Wir kamen zum Gate in der 59sten. Offenbar hatten einige Soldaten der örtlichen Garnison von der Plünderung des Palastes gehört und fühlten sich bemüßigt, daran teilzunehmen, zumal jeden Tag mit ihren Kameraden aus dem Norden zu rechnen war.
Diese Aasgeier hatten sich am Gate versammelt und verlangten Zutritt und feuerten mit ihren Pistolen in die Luft. Es gab allerdings noch genügend Gardisten an der Mauer, um den Mob aufzuhalten; und dieser Mob hatte noch genügend Respekt vor dem Wappen des Präsidenten, um uns durchzulassen, wenn auch unter Murren und beißendem Spott.
Ich bat Lymon Pugh, das Gästehaus anzufahren, in dem ich bis heute Abend gewohnt hatte. In weiser Voraussicht hatte Calyxa bereits vor Tagen gepackt, und das Gepäck musste inzwischen am Kai sein. Lediglich Kleinigkeiten waren noch hier. Dazu gehörte eine Schachtel mit Souvenirs und Andenken, die ich ohne Calyxas Wissen aufgehoben hatte; mit ihr und ein paar anderen Sachen verließ ich das hallende, leere Haus.

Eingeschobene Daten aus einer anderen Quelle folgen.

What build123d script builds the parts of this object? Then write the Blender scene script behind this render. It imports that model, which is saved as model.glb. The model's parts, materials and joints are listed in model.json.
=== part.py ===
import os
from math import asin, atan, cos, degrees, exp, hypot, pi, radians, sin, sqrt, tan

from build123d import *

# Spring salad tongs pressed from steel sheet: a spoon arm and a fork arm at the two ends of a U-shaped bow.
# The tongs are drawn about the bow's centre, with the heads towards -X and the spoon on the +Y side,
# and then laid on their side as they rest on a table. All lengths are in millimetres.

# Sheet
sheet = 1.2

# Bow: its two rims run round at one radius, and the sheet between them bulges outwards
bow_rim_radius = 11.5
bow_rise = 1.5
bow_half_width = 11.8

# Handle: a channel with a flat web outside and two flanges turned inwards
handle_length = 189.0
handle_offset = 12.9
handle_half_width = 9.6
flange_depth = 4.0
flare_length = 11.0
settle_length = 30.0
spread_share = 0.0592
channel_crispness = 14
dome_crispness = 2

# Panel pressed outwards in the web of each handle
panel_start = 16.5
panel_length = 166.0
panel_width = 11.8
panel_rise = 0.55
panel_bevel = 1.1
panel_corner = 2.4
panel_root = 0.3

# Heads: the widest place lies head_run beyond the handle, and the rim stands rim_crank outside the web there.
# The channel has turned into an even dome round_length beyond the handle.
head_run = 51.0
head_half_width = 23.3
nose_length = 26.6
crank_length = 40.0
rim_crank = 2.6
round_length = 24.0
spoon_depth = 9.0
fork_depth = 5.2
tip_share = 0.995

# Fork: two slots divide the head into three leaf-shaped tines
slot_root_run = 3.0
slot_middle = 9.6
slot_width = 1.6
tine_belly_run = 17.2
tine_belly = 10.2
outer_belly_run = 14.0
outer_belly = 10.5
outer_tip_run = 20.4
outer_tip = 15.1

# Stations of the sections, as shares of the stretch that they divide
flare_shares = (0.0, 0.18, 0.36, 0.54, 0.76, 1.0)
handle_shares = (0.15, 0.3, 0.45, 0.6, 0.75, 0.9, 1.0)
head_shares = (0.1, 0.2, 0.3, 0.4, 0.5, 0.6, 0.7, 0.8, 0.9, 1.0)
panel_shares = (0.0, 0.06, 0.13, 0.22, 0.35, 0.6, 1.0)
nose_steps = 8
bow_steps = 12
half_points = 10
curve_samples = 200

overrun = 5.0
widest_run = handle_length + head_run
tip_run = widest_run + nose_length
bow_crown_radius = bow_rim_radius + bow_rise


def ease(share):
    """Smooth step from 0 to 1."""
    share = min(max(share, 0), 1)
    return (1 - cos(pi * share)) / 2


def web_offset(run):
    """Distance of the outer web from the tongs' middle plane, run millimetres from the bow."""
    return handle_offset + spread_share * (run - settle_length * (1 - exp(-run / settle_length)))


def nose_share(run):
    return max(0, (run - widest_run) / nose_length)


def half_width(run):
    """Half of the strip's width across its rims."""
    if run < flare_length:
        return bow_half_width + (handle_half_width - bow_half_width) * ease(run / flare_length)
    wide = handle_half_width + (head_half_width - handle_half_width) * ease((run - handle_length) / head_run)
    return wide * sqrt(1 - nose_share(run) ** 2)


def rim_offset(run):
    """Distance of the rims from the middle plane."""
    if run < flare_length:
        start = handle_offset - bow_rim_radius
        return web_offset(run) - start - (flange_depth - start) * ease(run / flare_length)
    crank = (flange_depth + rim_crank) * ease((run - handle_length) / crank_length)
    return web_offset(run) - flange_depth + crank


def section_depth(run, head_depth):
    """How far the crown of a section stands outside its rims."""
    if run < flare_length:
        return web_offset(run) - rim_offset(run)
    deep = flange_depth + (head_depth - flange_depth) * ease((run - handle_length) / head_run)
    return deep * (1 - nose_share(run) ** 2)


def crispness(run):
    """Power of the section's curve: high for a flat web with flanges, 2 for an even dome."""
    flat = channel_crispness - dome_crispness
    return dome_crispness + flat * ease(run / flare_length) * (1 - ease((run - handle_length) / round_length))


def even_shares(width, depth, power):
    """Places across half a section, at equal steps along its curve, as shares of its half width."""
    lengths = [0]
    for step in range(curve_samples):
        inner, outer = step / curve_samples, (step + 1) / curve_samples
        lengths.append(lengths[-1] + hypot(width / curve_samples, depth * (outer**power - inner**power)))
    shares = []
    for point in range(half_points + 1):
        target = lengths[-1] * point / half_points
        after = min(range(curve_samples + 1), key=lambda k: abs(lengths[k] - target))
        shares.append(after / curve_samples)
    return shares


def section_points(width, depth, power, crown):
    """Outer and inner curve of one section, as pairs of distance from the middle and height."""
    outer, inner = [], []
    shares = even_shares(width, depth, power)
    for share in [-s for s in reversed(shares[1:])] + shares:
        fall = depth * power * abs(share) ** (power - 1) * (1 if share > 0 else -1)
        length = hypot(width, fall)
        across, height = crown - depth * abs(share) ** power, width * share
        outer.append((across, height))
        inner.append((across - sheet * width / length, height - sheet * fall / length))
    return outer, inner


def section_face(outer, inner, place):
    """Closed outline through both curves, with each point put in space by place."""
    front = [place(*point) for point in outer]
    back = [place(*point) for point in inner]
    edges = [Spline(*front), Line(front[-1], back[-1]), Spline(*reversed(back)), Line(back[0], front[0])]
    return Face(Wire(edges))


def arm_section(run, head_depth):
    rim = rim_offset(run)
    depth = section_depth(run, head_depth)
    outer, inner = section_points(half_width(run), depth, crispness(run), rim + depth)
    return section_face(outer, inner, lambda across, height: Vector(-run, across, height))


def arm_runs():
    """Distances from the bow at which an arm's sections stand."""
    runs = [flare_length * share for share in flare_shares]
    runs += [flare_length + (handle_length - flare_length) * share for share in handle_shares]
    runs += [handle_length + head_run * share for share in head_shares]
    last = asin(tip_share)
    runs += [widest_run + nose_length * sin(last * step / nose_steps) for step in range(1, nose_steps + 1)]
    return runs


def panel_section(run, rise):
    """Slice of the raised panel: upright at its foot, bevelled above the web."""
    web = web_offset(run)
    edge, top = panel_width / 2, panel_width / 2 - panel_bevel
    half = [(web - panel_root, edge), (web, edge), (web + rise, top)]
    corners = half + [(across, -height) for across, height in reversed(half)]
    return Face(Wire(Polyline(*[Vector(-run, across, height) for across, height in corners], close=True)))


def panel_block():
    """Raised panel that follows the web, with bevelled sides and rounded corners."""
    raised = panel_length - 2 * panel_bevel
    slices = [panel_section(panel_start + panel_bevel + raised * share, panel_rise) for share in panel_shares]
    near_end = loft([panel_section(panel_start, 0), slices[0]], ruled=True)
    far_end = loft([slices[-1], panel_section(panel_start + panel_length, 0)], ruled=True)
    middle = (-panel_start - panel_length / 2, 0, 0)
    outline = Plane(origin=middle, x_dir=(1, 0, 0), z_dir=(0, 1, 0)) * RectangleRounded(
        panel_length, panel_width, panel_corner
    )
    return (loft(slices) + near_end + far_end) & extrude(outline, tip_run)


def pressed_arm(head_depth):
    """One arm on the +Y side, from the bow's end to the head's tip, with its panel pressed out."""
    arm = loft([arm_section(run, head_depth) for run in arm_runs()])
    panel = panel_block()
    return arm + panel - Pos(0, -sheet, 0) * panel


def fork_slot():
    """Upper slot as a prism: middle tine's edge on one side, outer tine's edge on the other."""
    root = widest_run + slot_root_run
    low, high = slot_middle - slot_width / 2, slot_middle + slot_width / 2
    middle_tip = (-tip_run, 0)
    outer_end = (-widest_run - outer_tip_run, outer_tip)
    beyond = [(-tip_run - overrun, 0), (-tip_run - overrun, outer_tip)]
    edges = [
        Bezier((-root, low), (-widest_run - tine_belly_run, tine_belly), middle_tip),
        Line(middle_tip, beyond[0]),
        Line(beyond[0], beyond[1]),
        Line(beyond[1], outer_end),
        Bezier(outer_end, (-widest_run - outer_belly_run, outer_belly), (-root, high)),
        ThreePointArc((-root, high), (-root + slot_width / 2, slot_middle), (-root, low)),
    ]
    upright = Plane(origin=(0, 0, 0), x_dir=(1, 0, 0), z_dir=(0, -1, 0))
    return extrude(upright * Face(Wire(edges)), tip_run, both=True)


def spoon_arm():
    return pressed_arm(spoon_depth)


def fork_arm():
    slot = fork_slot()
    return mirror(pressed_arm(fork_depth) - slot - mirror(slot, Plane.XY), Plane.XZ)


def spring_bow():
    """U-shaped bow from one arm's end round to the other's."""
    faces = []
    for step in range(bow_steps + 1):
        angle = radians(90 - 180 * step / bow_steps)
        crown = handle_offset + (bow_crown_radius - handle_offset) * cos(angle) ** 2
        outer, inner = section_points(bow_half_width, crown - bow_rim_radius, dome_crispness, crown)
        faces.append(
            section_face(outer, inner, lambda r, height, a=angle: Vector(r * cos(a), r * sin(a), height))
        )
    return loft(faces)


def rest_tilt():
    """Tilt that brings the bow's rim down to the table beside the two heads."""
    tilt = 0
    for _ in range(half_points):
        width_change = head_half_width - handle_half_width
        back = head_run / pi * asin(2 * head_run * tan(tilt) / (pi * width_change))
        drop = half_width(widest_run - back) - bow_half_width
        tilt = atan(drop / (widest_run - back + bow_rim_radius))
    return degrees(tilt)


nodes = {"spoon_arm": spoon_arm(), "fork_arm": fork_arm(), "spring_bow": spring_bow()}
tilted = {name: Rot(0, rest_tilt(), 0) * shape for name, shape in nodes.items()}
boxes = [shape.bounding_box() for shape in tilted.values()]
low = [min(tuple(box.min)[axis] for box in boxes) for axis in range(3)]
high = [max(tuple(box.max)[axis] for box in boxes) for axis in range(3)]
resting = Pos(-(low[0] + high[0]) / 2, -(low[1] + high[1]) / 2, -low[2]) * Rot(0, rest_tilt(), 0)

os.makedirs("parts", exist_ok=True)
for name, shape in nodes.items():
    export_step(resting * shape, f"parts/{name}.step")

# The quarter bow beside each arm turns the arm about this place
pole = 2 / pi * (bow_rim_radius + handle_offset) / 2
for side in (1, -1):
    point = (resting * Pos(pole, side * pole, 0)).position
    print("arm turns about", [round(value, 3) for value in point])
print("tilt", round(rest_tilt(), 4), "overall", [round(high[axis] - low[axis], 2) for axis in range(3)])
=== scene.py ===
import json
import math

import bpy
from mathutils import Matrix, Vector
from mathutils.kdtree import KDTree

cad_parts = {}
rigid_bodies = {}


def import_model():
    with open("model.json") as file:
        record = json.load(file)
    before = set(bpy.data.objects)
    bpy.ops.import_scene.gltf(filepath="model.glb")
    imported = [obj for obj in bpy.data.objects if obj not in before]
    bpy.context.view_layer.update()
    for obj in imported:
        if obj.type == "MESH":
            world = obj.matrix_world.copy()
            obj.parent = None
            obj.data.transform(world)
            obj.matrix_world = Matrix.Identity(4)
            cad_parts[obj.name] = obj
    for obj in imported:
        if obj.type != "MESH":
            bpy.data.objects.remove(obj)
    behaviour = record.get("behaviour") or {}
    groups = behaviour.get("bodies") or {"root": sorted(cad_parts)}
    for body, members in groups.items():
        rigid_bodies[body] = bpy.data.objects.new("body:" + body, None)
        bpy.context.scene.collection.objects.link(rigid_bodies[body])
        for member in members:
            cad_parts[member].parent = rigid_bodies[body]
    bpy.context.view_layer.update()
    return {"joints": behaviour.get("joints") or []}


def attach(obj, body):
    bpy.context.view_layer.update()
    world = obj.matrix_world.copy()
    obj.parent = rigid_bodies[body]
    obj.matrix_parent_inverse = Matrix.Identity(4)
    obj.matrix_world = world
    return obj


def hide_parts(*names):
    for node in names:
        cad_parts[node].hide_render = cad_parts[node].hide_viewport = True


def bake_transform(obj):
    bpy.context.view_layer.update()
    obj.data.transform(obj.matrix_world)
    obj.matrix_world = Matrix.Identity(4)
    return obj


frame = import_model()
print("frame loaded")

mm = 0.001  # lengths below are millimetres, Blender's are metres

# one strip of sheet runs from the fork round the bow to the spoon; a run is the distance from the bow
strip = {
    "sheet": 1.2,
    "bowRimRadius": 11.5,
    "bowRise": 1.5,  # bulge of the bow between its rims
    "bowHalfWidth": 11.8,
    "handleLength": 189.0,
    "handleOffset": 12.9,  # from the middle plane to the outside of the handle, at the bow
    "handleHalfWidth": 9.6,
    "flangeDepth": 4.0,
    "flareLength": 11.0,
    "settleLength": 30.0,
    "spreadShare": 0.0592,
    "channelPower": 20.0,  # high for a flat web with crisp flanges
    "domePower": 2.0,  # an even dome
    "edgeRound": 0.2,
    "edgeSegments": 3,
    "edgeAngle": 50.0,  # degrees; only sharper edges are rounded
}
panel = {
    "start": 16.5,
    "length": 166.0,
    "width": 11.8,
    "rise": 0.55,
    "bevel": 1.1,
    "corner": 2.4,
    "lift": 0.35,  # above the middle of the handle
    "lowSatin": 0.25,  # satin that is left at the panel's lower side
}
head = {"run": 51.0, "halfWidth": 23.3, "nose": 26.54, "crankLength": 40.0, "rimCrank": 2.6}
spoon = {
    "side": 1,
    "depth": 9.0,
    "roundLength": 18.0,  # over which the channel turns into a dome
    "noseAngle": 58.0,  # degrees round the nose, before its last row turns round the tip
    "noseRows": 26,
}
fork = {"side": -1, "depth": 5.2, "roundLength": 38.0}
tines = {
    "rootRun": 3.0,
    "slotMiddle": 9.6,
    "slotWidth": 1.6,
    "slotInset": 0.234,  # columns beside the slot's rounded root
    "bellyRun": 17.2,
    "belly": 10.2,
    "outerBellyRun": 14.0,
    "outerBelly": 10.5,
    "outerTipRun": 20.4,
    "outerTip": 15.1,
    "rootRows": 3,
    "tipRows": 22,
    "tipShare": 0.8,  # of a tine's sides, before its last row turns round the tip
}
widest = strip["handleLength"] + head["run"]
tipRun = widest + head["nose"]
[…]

Von hier fuhren wir zum Palast. Die Republikanische Garde verhielt sich gerade so paradox, wie Lymon es beschrieben hatte. Manche standen an den üblichen Stellen im Portikus Wache, während andere ungehindert die Marmorstufen hinauf- und wieder hinunterstürmten, beladen mit Besteckkästen, Vasen, Porzellan, Gobelins und allem, was nicht niet- und nagelfest war. Ich machte ihnen aber keinen Vorwurf. Von heute Abend an konnten sie sich praktisch als gefeuert betrachten, mit den allerschlechtesten Aussichten und dem guten Recht, sich auf diese Weise schadlos zu halten.

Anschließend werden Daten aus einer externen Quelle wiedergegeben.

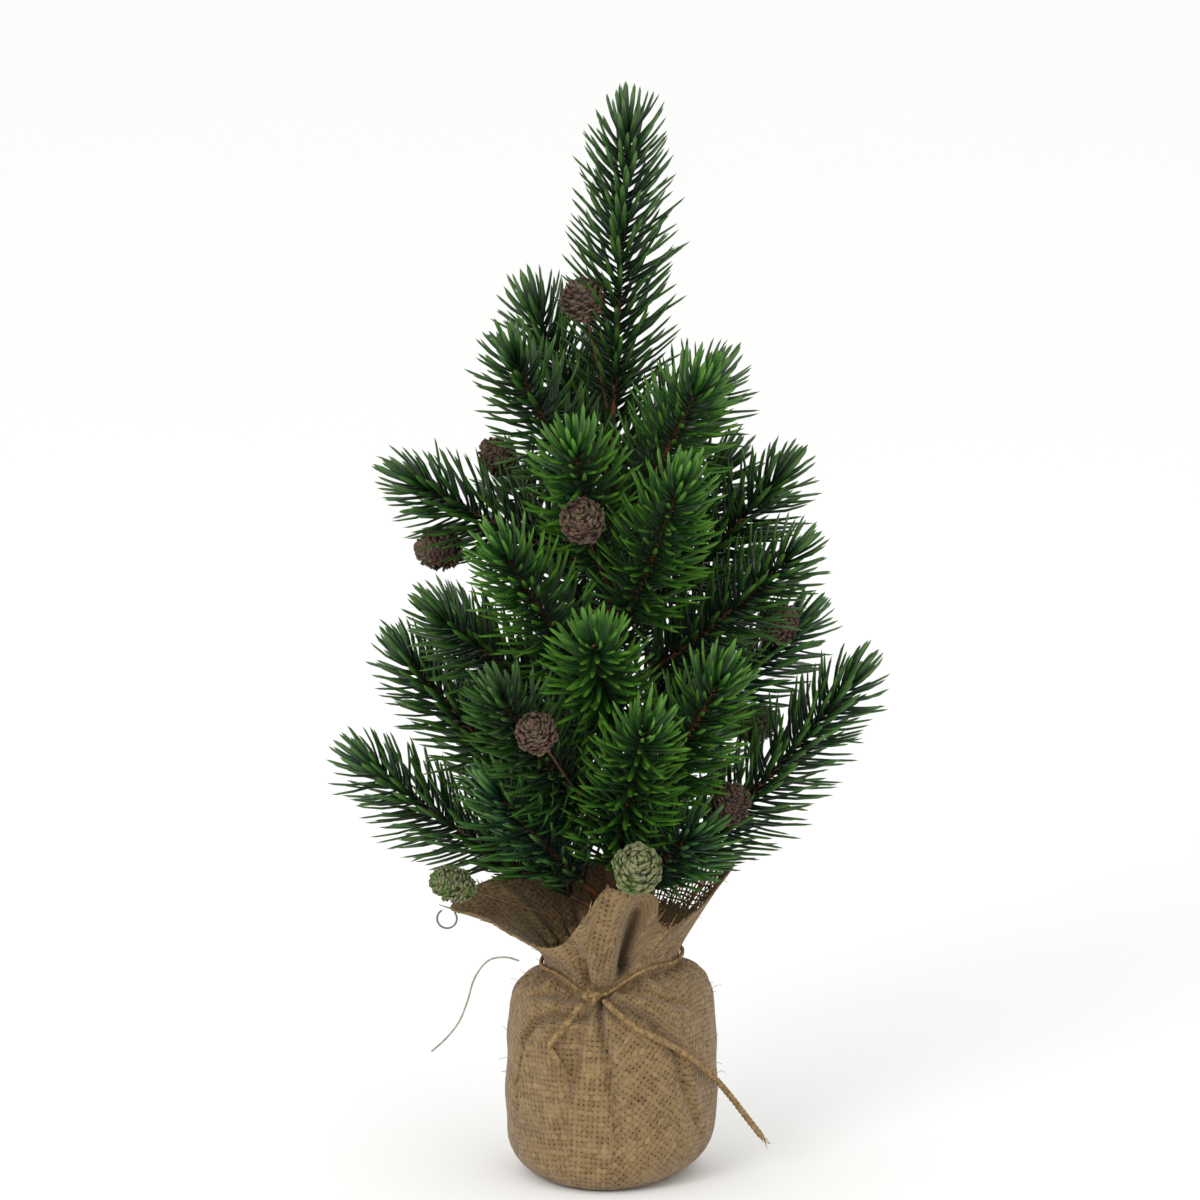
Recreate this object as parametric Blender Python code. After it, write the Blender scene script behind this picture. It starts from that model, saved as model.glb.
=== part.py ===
"""Artificial tabletop tree: wire-cored needle sprigs and small cones on a wrapped trunk,
which stands in a cement weight inside a burlap bag tied with jute twine.

Units are metres and degrees. +Z is up, the front faces -Y, and the origin is the centre of
the resting face. Azimuths are measured from +X towards +Y.
"""

import math
from collections import namedtuple

import bmesh
import bpy
from mathutils import Matrix, Vector

# ---------------------------------------------------------------- driving dimensions

CLEARANCE = 0.0003          # gap between pieces that touch

BAG_RADIUS = 0.043          # outside of the burlap round the weight
BAG_CORNER = 0.014          # rounding between the bag's bottom and its side
BAG_SHOULDER = 0.018        # height of the rounded shoulder below the neck
NECK_RADIUS = 0.0275        # outside of the gathered cloth under the twine
NECK_HEIGHT = 0.0885        # height of the tie, away from its knot
NECK_TILT = 0.002           # the tie is this much higher at the right, lower at the left
NECK_DIP = 0.0085           # the knot hangs this much lower
NECK_DIP_SPREAD = 28.0      # degrees either side of the knot over which the tie sinks
CLOTH_THICKNESS = 0.0016
CLOTH_SEGMENTS = 48

POT_WALL = 0.0012
POT_ROOM = 0.0012           # loose space between the pot's rim and the cloth
CEMENT_DEPTH = 0.048

ROD_RADIUS = 0.002
ROD_EMBEDDED = 0.040        # length of the rod inside the cement
TRUNK_TOP = 0.302
TRUNK_RADIUS_LOW = 0.004    # wrapped trunk, at the cement
TRUNK_RADIUS_HIGH = 0.0028  # wrapped trunk, at its top
TRUNK_CAP = 0.0015          # wrap over the end of the rod

STEM_RADIUS = 0.0015        # brown stem of a sprig
BARE_STEM = 0.018           # length of stem without needles next to the trunk
NEEDLE_BODY_RADIUS = 0.0075  # dense inner part of the needles
NEEDLE_REACH = 0.012        # needles past the end of the stem
SPRIG_POINTS = 10

LEADER_LENGTH = 0.1475      # from the trunk's top to the needle tips
LEADER_LEAN = 3.0           # degrees from upright, towards +X

STALK_RADIUS = 0.0006
STALK_START = 0.011         # along the host stem, from its root
TWINE_RADIUS = 0.0014
FIBRE_RADIUS = 0.0004
KNOT_SIZE = (0.0032, 0.0024, 0.0028)   # half sizes across, out and up
KNOT_AZIMUTH = -104.0

SIDES_RESOLUTION = 2        # bevel resolution of every tube: eight sides

# A sprig leaves the trunk at a height and an azimuth, and its stem is an arc that turns
# from the root lift to the tip lift above the horizontal.
Sprig = namedtuple("Sprig", "root azimuth root_lift tip_lift length")
SPRIGS = (
    Sprig(0.292, 145, 55, 70, 0.078),
    Sprig(0.276, -140, 48, 62, 0.090),
    Sprig(0.284, 30, 34, 52, 0.066),
    Sprig(0.266, -46, 50, 62, 0.088),
    Sprig(0.240, -105, 55, 48, 0.098),
    Sprig(0.250, -176, 20, 32, 0.092),
    Sprig(0.222, -66, 46, 56, 0.105),
    Sprig(0.240, 38, 34, 48, 0.078),
    Sprig(0.226, 8, 36, 52, 0.096),
    Sprig(0.200, -14, 34, 48, 0.100),
    Sprig(0.170, 18, 28, 42, 0.100),
    Sprig(0.196, -130, 46, 52, 0.103),
    Sprig(0.188, -162, 28, 42, 0.090),
    Sprig(0.138, -178, 36, 54, 0.118),
    Sprig(0.108, 176, 26, 40, 0.120),
    Sprig(0.142, -128, 42, 48, 0.105),
    Sprig(0.168, -96, 56, 30, 0.103),
    Sprig(0.118, -80, 60, 36, 0.116),
    Sprig(0.142, -48, 46, 56, 0.103),
    Sprig(0.108, -2, 40, 54, 0.142),
    Sprig(0.112, -46, 42, 40, 0.064),
    Sprig(0.114, -150, 42, 50, 0.078),
    Sprig(0.268, 95, 46, 62, 0.084),
    Sprig(0.232, 70, 38, 52, 0.088),
    Sprig(0.222, 128, 36, 52, 0.092),
    Sprig(0.198, 88, 36, 50, 0.098),
    Sprig(0.176, 48, 34, 48, 0.100),
    Sprig(0.164, 150, 32, 46, 0.100),
    Sprig(0.136, 104, 34, 48, 0.112),
    Sprig(0.120, 58, 34, 50, 0.118),
    Sprig(0.110, 134, 32, 46, 0.112),
)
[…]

Hoffentlich hatte niemand mitgenommen, weswegen ich hergekommen war. Ich hatte Glück. Nur wenige (von denen mich ein paar schuldbewusst grüßten) hatten sich in den unterirdischen Bereich des Palastes getraut, der immer noch einen abschreckenden Ruf hatte. Das Studio war unberührt, und das Original von The Life and Adventures of the Great Naturalist Charles Darwin war noch da, wo Julian es zurückgelassen hatte — drei tortengroße Blechdosen, in denen sich nicht nur die Filmspulen, sondern auch Texte und Partituren befanden.

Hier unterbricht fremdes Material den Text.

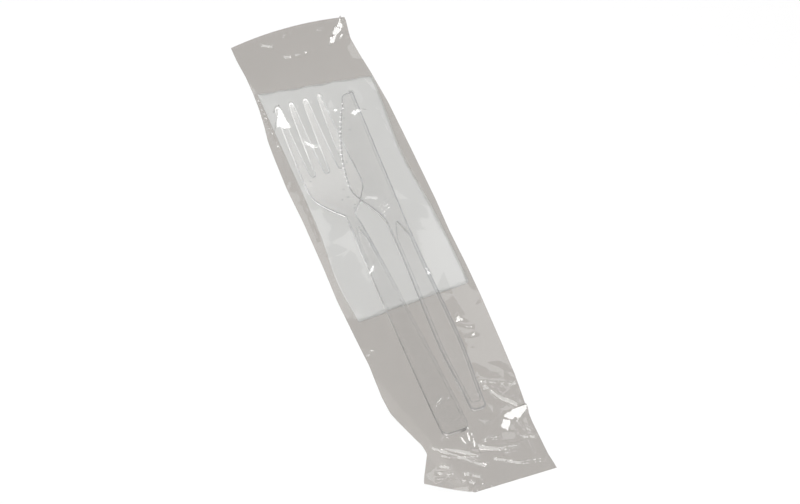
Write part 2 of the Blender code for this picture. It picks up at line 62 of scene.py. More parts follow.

Ich zauderte nicht, als ich die Dosen einmal an mich genommen hatte. Wenn es hier unten noch einen Gefangenen gegeben hätte, hätte ich ihn vermutlich freigelassen. Aber es gab hier Gott sei Dank keine Gefangenen mehr. In Julians Amtszeit hatte es hier unten praktisch nur einen Gefangenen gegeben, nämlich den Mann, den er beerbt hatte, seinen Onkel Deklan, und der war zwischenzeitlich geköpft und aufgespießt worden und schmorte seitdem in der Hölle.